Gratitude:  Grateful today for beautiful weather so I could ride my bike happily.  Yesterday I was grateful for friends who give the best hugs ever and know exactly how to tackle and beat down the stress that’s eating away at me.  Right now, I’m grateful for whoever is playing the saxophone so soulfully in my apartment building.

Meditation:  Totally did not meditate yesterday.  Meant to do it before bed, but instead passed out while doing assignments at my desk and I guess I crawled over to my bed in my sleep because I do not remember getting there.

Yoga:  Yesterday I did thursday’s class–the easier one of the week.  It’s a Restorative Class so it’s not the most intense.  Just what the doctor ordered towards the end of a wild week.   Today I was going to attempt going to a studio like I set out to do everyday this week, but as with each day this week, that plan failed and instead I did Friday’s class which was quite nice.  It’s Stretch and Strength day.  So definitely more push-ups than I care to do…but still good!

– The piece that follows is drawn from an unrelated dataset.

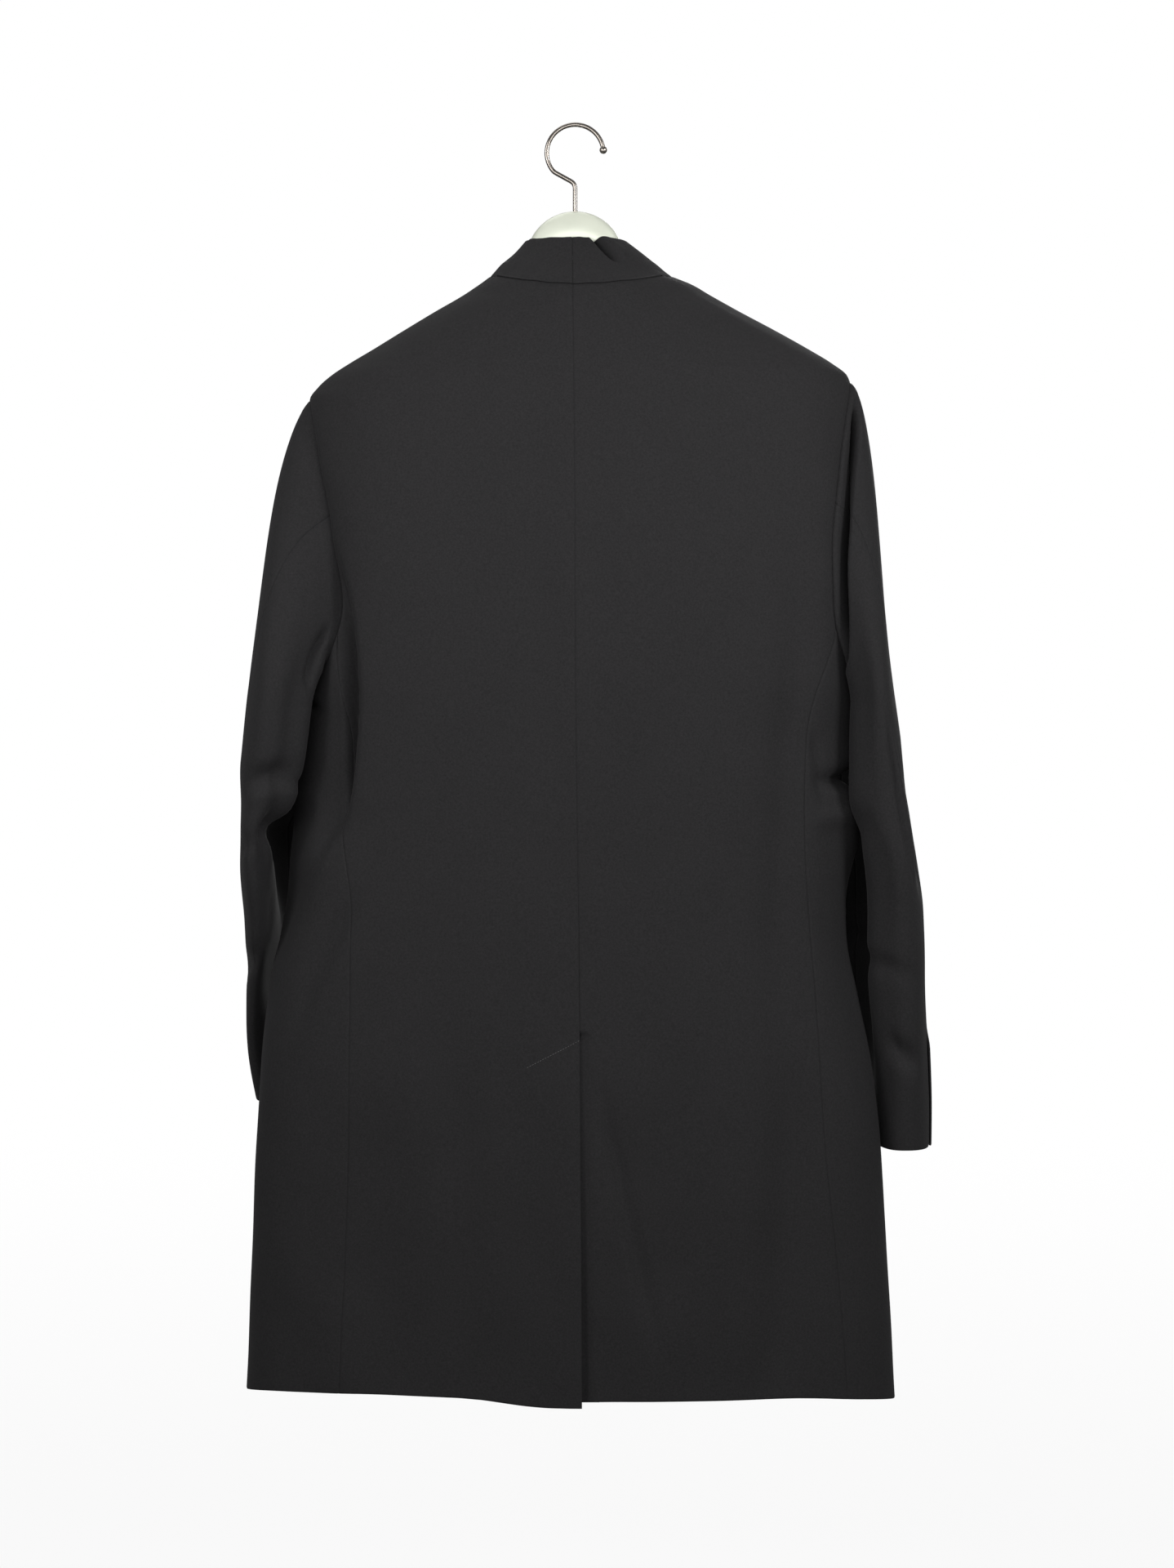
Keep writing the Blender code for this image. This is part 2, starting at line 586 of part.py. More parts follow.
def sleeve(side):
    """The sleeve's surface with its folds."""

    def bare(turn, way):
        return sleeve_base(side, turn, way)

    def surface(turn, way):
        turn, way = np.broadcast_arrays(turn, way)
        place = bare(turn, way)
        z = place[..., 2]
        height = fold_height(SLEEVE_FOLDS, side, np.mod(turn, 360), z, 0, 0.35, SLEEVE_CLOTH_LENGTH)
        height = height * ease(0.3, 0.8, way)
        if side == RIGHT:
            from_seam = np.linalg.norm(place - armhole_points(side, turn), axis=-1)
            groove = np.exp(-(((from_seam - CREVICE_FROM_SEAM) / CREVICE_HALF) ** 2))
            groove = groove * (way < 0.5)
            height = height - CREVICE_DEPTH * groove * ease(14, 40, turn) * ease(164, 136, turn)
        return place + normals(bare, turn, way, SLEEVE_STEP, -side) * height[..., None]

    return surface


def sleeve_ways(side):
    """Rows down a sleeve, closer together by the armhole."""
    cap = np.array([0, 0.045, 0.085, 0.13, 0.20, 0.30, 0.42, 0.56, 0.70, 0.85])
    top, cuff = SLEEVE[side]["z"][0], SLEEVE[side]["z"][-1]
    slit = 2 - CUFF_VENT / (top - cuff)
    arm = np.concatenate([np.linspace(1, slit, 10)[:-1], np.linspace(slit, 2, 5)])
    return np.concatenate([cap, arm])


def seam_turns(way):
    """Turn of the elbow seam and of the forearm seam at each row."""
    elbow = ELBOW_TURN - 55 * ease(0, 1.35, way)
    forearm = FOREARM_TURN - 20 * ease(0, 1.2, way)
    return elbow, forearm


def sleeve_piece(side, name, first, last, columns):
    """One of a sleeve's two pieces, between two seams given as turns at each row."""
    way = sleeve_ways(side)
    metre = 0.0008  # of cloth for each degree, where that is least
    gap = SEAM_GAP / 2 / metre
    first, last = first + gap, last - gap
    share = np.linspace(0, 1, columns + 1)
    turn = first[:, None] + (last - first)[:, None] * share
    way = np.repeat(way[:, None], columns + 1, 1)
    return wall(name + SIDE_NAMES[side], sleeve(side), turn, way, SLEEVE_STEP, -side)


def sleeve_pieces(side):
    """The top sleeve over the arm and the under sleeve beneath it."""
    elbow, forearm = seam_turns(sleeve_ways(side))
    sleeve_piece(side, "top_sleeve_", forearm - 360, elbow, 17)
    sleeve_piece(side, "under_sleeve_", elbow, forearm, 14)


# Meshes


def material(name, colour, roughness, metallic):
    made = bpy.data.materials.new(name)
    made.use_nodes = True
    shader = made.node_tree.nodes["Principled BSDF"]
    shader.inputs["Base Color"].default_value = (*colour, 1)
    shader.inputs["Roughness"].default_value = roughness
    shader.inputs["Metallic"].default_value = metallic
    made.diffuse_color = (*colour, 1)
    return made


def add_object(name, points, faces, finish):
    mesh = bpy.data.meshes.new(name)
    mesh.from_pydata(points.tolist(), [], faces)
    mesh.materials.append(finish)
    mesh.validate()
    mesh.shade_smooth()
    mesh.set_sharp_from_angle(angle=math.radians(40))
    made = bpy.data.objects.new(name, mesh)
    bpy.context.scene.collection.objects.link(made)
    return made


def wall(name, surface, across, down, step, facing, cells=None):
    """A closed wall of cloth: the surface's own points, the same points set in by the cloth's
    thickness, and a rim round every edge of the cells that are kept."""
    outer = surface(across, down)
    inner = outer - CLOTH * normals(surface, across, down, step, facing)
    rows, columns = across.shape
    if cells is None:
        cells = np.ones((rows - 1, columns - 1), bool)
    number = np.arange(rows * columns).reshape(rows, columns)
    far = rows * columns
    faces, edges = [], set()
    for row, column in np.argwhere(cells):
        corners = [number[row, column], number[row + 1, column]]
        corners += [number[row + 1, column + 1], number[row, column + 1]]
        corners = [int(c) for c in (corners if facing > 0 else corners[::-1])]
        faces.append(corners)
        faces.append([c + far for c in corners[::-1]])
        edges.update(zip(corners, corners[1:] + corners[:1]))
    faces += [[b, a, a + far, b + far] for a, b in sorted(edges) if (b, a) not in edges]
    points = np.concatenate([outer.reshape(-1, 3), inner.reshape(-1, 3)])
    used = sorted({corner for face in faces for corner in face})
    renumber = {old: new for new, old in enumerate(used)}
    faces = [[renumber[corner] for corner in face] for face in faces]
    return add_object(name, points[used], faces, bpy.data.materials["coat cloth"])


def tube(name, path, radii, sides, finish):
    """A round bar along a path in the XZ plane, with a radius at each point and closed ends."""
    along = np.gradient(path, axis=0)
    along /= np.linalg.norm(along, axis=1, keepdims=True)
    side_way = np.array([0.0, 1.0, 0.0])
    up_way = np.cross(along, side_way)
    angle = np.arange(sides) * math.tau / sides
    ring = np.cos(angle)[:, None] * side_way + np.sin(angle)[:, None] * up_way[:, None, :]
    points = (path[:, None] + radii[:, None, None] * ring).reshape(-1, 3)
    points = np.vstack([points, path[:1], path[-1:]])
    start, end = len(points) - 2, len(points) - 1
    faces = []
    for i in range(len(path) - 1):
        for k in range(sides):
            a, b = i * sides + k, i * sides + (k + 1) % sides
            faces.append([a, b, b + sides, a + sides])
    last = (len(path) - 1) * sides
    faces += [[start, (k + 1) % sides, k] for k in range(sides)]
    faces += [[end, last + k, last + (k + 1) % sides] for k in range(sides)]
    return add_object(name, points, faces, finish)


def arc(centre, radius, start, end, count):
    angle = np.radians(np.linspace(start, end, count))
    x = centre[0] + radius * np.cos(angle)
    z = centre[1] + radius * np.sin(angle)
    return np.stack([x, np.zeros(count), z], -1)


def hook():
    """The wire hook: stem, slanting neck, round bow and a ball on its end."""
    bow_z = -HOOK_RADIUS + HOOK_WIRE
    stem_top = -0.0500
    bow = arc((0, bow_z), HOOK_RADIUS, 222, 6, 26)
    stem = np.array([[0, 0, z] for z in np.linspace(DOME_TOP_Z + SEAM_GAP, stem_top, 4)])
    turn = arc((-0.0060, stem_top), 0.0060, 0, 55, 5)[1:]
    path = np.vstack([stem, turn, bow])
    fine = np.concatenate([[0], np.linalg.norm(np.diff(path, axis=0), axis=1).cumsum()])
    ball = fine[-1]
    end = np.linspace(ball - HOOK_BALL, ball + HOOK_BALL, 9)
    ahead = path[-1] - path[-2]
    ahead /= np.linalg.norm(ahead)
    kept = fine < end[0] - 0.0005
    ball_path = path[-1] + (end - ball)[:, None] * ahead
    radii = np.sqrt(np.maximum(HOOK_BALL**2 - (end - ball) ** 2, 1e-9))
    radii[0], radii[-1] = HOOK_WIRE, HOOK_BALL * 0.15
    radii = np.concatenate([np.full(kept.sum(), HOOK_WIRE), radii])
    path = np.vstack([path[kept], ball_path])
    return tube("hanger_hook", path, radii, 10, bpy.data.materials["hook steel"])


def ridge_height(side, x):
    """Height of the shoulder's ridge at a distance from the middle."""
    z = np.linspace(STAND_TOP_Z, armhole(side)[1][0], 200)
    return np.interp(x, smooth(TORSO["z"], TORSO[SIDE_NAMES[side]], z), z)


def hanger_top(side, x):
    """Height of the hanger's top edge: a dome in the neck, then just under the coat's shoulder."""
    if x <= DOME_HALF:
        return DOME_TOP_Z - DOME_RADIUS + math.sqrt(DOME_RADIUS**2 - x**2)
    fall = (ridge_height(side, x - 0.002) - ridge_height(side, x + 0.002)) / 0.004
    return min(ridge_height(side, x) - (CLOTH + ARM_CLEARANCE) * math.sqrt(1 + fall**2), ARM_ROOT_Z)


def hanger_body():
    """The hanger: oval sections across the shoulders, deeper front to back towards the ends."""
    dome = [DOME_HALF * share for share in (0.17, 0.34, 0.51, 0.67, 0.81, 0.92, 1.0)]
    shares = np.array([0.0, 0.026, 0.056, 0.09, 0.13, 0.17, 0.22, 0.28, 0.34, 0.41, 0.49, 0.58, 0.67])
    shares = np.concatenate([shares, [0.75, 0.82, 0.88, 0.93, 0.97, 0.99]])
    stations = [(RIGHT, 0.0)]
    for side in (LEFT, RIGHT):
        arm = [ARM_ROOT + (ARM_REACH[side] - ARM_ROOT) * share for share in shares]
        added = [(side, x) for x in dome + arm]
        stations = added[::-1] + stations if side == LEFT else stations + added
    sides = 12
    angle = np.arange(sides) * math.tau / sides
    rings = []
    for side, x in stations:
        share = max(x - ARM_ROOT, 0) / (ARM_REACH[side] - ARM_ROOT)
        top = hanger_top(side, x)
        end_round = math.sqrt(max(1 - ease(0.88, 1.0, share) ** 2, 0.04))
        height = (0.0330 - 0.0100 * share) * end_round
        deep = (0.0085 + 0.0115 * ease(0.05, 0.9, share)) * end_round
        ring = [np.full(sides, side * x), deep * np.cos(angle), top - height / 2 * (1 - np.sin(angle))]
        rings.append(np.stack(ring, -1))
    points = np.concatenate(rings + [[rings[0].mean(0)], [rings[-1].mean(0)]])
    faces = []
    for i in range(len(rings) - 1):
        for k in range(sides):
            a, b = i * sides + k, i * sides + (k + 1) % sides
            faces.append([a, b, b + sides, a + sides])
    start, last = len(points) - 2, (len(rings) - 1) * sides
    faces += [[start, (k + 1) % sides, k] for k in range(sides)]
    faces += [[start + 1, last + k, last + (k + 1) % sides] for k in range(sides)]
    return add_object("hanger_body", points, faces, bpy.data.materials["hanger silver"])


def main():
    for old in list(bpy.data.objects):
        bpy.data.objects.remove(old)
    material("coat cloth", (0.028, 0.028, 0.029), 0.75, 0.0)
    material("hanger silver", (0.62, 0.63, 0.57), 0.38, 0.5)
    material("hook steel", (0.48, 0.44, 0.41), 0.25, 1.0)
    hook()
    hanger_body()
    for side in (LEFT, RIGHT):
        back_piece(side)
        side_piece(side)
        front_piece(side)
        sleeve_pieces(side)


main()
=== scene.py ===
"""Long collarless coat on a contoured hanger, seen from behind.

Metres, +Z up. The origin is the top of the hook's inside, where it hangs on a rail. The coat's back
faces -Y and its front faces +Y, so +X is the wearer's right. Every cloth piece is a thin closed wall
read from one of two surfaces: the body, at (share of a half girth, height), and the sleeve, at
(turn round the arm, way down the arm). Seams, folds and edges are heights added along its normals.
"""

import math

import bpy
import numpy as np
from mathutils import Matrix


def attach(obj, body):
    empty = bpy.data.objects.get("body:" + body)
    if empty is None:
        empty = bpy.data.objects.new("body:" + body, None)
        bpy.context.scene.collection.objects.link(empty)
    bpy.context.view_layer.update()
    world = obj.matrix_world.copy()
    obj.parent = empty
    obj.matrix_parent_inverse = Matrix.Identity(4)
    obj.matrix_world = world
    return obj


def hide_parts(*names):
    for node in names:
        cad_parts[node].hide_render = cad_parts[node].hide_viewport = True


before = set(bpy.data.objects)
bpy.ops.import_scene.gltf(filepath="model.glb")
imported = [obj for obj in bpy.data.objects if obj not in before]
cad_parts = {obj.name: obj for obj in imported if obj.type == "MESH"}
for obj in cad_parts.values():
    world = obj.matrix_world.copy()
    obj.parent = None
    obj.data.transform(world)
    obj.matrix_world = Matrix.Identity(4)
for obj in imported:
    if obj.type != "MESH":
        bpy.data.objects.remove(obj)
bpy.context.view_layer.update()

LEFT, RIGHT = -1, 1
SIDE_NAMES = {LEFT: "left", RIGHT: "right"}

# Cloth
CLOTH = 0.0015  # thickness of a wall
LAYER_GAP = 0.0007  # between two layers that lie on each other
NECK_LAP = 0.0002  # how far the neck stand reaches over the back
ARMHOLE_LAP = 0.0008  # how far each sleeve reaches in under the edge of its armhole
EDGE_STEPS = np.array([0, 0.0003, 0.0007, 0.0012, 0.0020, 0.0034])  # columns near each edge
EDGE_FALL = 0.00045  # how far the cloth rolls in at its edges
EDGE_ROLL = 0.0007  # how wide that roll is
ALLOWANCE = 0.0115  # width of the seam allowance that shows through beside a seam
ALLOWANCE_LIFT = 0.00020
NO_EDGE = 0.1  # a distance at which an edge has no effect
ROW = 0.0042  # spacing of the rows
STAND_ROW, SHOULDER_ROW, VENT_ROW = 0.0016, 0.0022, 0.0015  # the same in finer places
ARMHOLE_ROW = 2.4  # the same along the armhole, in degrees of its turn
BACK_COLUMNS, SIDE_COLUMNS, FRONT_COLUMNS, STAND_COLUMNS = 66, 46, 70, 40
TOP_SLEEVE_COLUMNS, UNDER_SLEEVE_COLUMNS, UNDERLAP_COLUMNS = 62, 52, 14

# Heights
STAND_TOP_Z = -0.0930  # top edge of the neck stand
NECK_SEAM_CENTRE_Z = -0.1345  # neck seam at the centre back
NECK_POINT_Z = -0.1236  # neck seam where it meets the shoulder seam
LEVEL_Z = -0.2100  # from here down the back's rows no longer follow the neck seam
VENT_TOP_Z = -0.7410
HEM_Z = -1.0335  # at the centre back, before each half's own fall below

# Front
FRONT_SEAM = 1.4000  # girth of the seam between the side panel and the front
BREAK_Z = -0.5000  # where the neckline ends and the front edge falls straight
FRONT_WRAP = 0.0200  # each front passes the centre front by this much
NECK_EDGE_X = 0.0385  # neckline edge at the side of the neck

# Back vent
VENT_START = 0.0140  # how far above its top the rows come closer together
UNDERLAP = 0.0370  # width of the layer under the vent
UNDERLAP_SLANT = 0.0220  # how far the underlap's top edge falls across that width
STITCHES = 21  # of the slanting row that holds the underlap
STITCH_DROP = 0.0030  # from the vent's top to the row's start
STITCH_REACH = 0.0006  # half a stitch's length across
STITCH_FALL = 0.0004  # half its fall
STITCH_LIFT = 0.0001
STITCH_RADIUS = 0.00022
STITCH_SIDES = 8
VENT_SPREAD = 0.0020  # how far the upper layer stands off at the hem
VENT_SINK = 0.0015  # how far the lower one falls back there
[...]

Food Awareness:  Going to start a detox next week with my intern at school so I’m mentally preparing myself for that.

Nature Appreciation: Mentha piperita…this is Peppermint.  Most people are familiar with it as people often drink it as a tea for gastrointestinal complaints or to help calm the nerves.  It can be quite helpful with intestinal colic, flatulence, nausea related to pregnancy or motion, and in ulcerative colitis and Crohn’s (when taken as enteric-coated capsules).  It’s also useful for fevers, colds, nasal and sinus congestion, and headache (especially if it’s caused by digestive reasons).  If you’re feeling hysterical, stressed, tense and anxiety-ridden (like ME right now), this is the tea you want to be taking.